**DIRECTIONS FOR THIS TASK**
Among the entries below, find the lines with "parts" and copy them.

**RECORDS TO USE**
--- --- ---

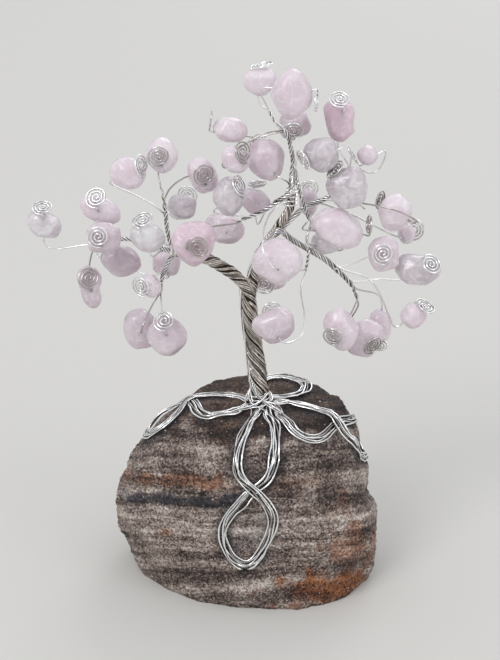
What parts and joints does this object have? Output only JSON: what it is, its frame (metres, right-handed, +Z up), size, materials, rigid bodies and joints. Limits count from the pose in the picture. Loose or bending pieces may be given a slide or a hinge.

--- --- ---

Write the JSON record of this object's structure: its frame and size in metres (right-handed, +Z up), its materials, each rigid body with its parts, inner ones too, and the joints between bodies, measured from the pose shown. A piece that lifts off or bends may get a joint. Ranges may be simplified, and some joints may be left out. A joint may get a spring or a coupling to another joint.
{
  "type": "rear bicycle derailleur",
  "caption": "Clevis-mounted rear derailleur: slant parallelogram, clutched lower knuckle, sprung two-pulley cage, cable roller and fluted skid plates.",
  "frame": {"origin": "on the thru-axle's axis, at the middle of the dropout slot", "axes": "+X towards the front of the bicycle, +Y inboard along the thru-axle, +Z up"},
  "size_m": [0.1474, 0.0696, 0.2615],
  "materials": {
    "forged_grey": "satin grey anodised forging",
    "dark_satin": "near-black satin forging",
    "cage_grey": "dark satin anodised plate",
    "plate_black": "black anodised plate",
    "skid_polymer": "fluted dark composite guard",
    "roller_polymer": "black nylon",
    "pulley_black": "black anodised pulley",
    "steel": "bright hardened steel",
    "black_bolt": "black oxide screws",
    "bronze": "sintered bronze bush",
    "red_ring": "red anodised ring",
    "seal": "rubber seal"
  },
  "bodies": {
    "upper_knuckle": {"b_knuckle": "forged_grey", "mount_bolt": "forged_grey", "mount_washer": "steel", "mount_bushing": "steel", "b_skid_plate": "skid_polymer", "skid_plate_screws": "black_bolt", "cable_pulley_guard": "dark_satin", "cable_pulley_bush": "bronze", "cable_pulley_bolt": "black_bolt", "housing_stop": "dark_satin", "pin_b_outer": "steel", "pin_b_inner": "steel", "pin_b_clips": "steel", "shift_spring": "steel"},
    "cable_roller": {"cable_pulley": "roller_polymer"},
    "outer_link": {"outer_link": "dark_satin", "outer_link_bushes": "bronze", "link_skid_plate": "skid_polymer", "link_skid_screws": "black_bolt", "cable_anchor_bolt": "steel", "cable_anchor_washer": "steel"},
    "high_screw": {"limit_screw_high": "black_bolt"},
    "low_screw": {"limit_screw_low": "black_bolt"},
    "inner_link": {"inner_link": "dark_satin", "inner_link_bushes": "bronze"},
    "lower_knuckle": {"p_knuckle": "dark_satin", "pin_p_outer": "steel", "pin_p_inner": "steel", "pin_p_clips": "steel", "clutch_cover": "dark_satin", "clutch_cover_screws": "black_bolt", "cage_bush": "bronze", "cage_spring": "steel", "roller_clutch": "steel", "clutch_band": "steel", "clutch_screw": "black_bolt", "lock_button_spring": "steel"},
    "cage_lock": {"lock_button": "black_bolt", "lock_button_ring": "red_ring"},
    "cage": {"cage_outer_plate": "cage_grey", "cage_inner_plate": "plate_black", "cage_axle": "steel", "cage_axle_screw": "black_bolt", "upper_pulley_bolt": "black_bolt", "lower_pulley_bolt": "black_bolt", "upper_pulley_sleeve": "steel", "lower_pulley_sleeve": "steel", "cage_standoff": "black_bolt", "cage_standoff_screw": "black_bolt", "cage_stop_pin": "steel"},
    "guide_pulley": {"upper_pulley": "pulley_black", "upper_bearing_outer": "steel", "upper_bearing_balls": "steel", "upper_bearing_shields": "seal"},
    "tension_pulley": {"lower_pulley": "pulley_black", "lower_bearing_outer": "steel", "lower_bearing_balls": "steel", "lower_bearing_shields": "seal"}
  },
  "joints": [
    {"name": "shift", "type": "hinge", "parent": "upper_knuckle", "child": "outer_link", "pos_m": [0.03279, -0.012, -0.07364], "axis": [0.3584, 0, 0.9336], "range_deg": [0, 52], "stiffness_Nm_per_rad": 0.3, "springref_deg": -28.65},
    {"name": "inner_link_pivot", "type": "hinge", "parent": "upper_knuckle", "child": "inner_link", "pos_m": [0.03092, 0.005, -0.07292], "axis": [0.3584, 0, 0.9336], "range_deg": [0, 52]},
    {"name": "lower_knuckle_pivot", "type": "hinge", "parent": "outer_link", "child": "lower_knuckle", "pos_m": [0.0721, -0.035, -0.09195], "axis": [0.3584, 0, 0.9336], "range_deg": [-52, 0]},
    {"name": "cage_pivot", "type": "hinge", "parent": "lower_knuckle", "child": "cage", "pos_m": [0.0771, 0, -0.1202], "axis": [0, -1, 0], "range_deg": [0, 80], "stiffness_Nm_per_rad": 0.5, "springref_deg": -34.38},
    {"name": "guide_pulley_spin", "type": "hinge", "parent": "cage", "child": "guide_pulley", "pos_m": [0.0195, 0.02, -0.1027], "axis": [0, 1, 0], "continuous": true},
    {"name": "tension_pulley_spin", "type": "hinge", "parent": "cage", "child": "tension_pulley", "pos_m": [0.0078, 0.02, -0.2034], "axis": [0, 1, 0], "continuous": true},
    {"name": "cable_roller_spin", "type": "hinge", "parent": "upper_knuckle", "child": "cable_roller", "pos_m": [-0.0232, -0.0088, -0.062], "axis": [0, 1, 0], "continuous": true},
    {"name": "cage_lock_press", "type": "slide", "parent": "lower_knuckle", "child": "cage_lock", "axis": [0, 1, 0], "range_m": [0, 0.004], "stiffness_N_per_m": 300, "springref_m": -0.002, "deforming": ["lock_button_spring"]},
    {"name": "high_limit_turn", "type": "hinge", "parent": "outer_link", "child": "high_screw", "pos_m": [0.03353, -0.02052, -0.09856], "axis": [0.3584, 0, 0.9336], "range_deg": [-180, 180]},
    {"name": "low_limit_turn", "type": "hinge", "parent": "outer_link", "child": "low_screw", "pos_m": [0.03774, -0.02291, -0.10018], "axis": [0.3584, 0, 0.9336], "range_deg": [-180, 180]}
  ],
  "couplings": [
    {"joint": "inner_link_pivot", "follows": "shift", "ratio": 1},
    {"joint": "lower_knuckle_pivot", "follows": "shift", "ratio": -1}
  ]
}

--- --- ---

**REPLY TO THE EXERCISE**
What parts and joints does this object have? Output only JSON: what it is, its frame (metres, right-handed, +Z up), size, materials, rigid bodies and joints. Limits count from the pose in the picture. Loose or bending pieces may be given a slide or a hinge.
Write the JSON record of this object's structure: its frame and size in metres (right-handed, +Z up), its materials, each rigid body with its parts, inner ones too, and the joints between bodies, measured from the pose shown. A piece that lifts off or bends may get a joint. Ranges may be simplified, and some joints may be left out. A joint may get a spring or a coupling to another joint.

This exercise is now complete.